Yet the distant future is unknowable (at least as far as free will agents are concerned) because no present knowledge is helpful in determining the choices that non-existent beings will make. In other words.... God doesn't know the choices that my great, great, great, great, grandchildren will make because they don't exist yet.
You imply:

God knows what we will choose before we choose.

God knows all the other variables (thus including what others will choose before they choose).

Hence God must know the outcome (the future) of these choices.

Yet the "distant future" is unknowable.

Thus you imply only the future that comprises presently existing agents is knowable (from the points above).

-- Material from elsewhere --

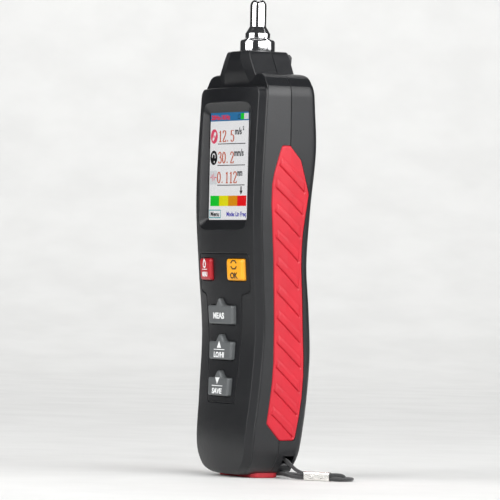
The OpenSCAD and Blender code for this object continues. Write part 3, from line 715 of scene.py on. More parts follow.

Persons are born every second, so the "distant future" is changing by the birth of each new agent every second of every day. Hence, to claim God's knows the 'proximate' future is illogical, for this 'future' is perhaps truly 'future' only between each quantum of time between births of new agents who introduce new uncertainties.

Most openists categorically reject God possesses factual knowledge of the future. At best, for the openist, God can only possess some probabilistic assumptions, albeit high probabilities, about the future. To the openist, the factual knowledge of God comprises only past and the present.

The illogic of claiming parts of the future are settled and some are not is easily demonstrated. As discussed here...

The act of ordaining by itself does not entail that future things will happen. What is needed in order to secure that future things will happen is some further property of God. This is true of any Christian belief system.

For something to be true and knowable there must be something we or God can access that makes the claims in question true. There are two aspects of this claim. First, truth requires a truthmaker. Second, by accessibility, I mean that whatever these truthmakers are, truthmakers must be knowable. Since God is infallible, what He knows He knows infallibly. So if God holds a belief about a certain event that is based upon something else, then the basis itself cannot leave open the possibility of the belief being mistaken, else God would be mistaken, and therefore, not infallible.

For truthmakers to function as knowable truthmakers, and thereby allow the unsettled theist to claim that some parts of the future are known, the features truthmakers possess would have to be something about God or about the world. I would assume that such a claim by openists would be something about what God ordains about the future.

Let’s say that God ordains a certain event in the future will occur and this ordinance itself is a knowable truthmaker for the future truth. There is no problem to propose that God’s possesses the self-knowledge needed for Him to know what He ordains and what He does not ordain. That said, it is not easily defended that such ordinances are in fact truthmakers. Why? For a truthmaker to be a truthmaker, the thing in question must entail the truth in question. For example, if God ordains it will be windy tomorrow, it must logically follow that it will be windy tomorrow. That is, it is impossible for the ordinance of God with respect to a windy tomorrow to presently exist and it not rain tomorrow.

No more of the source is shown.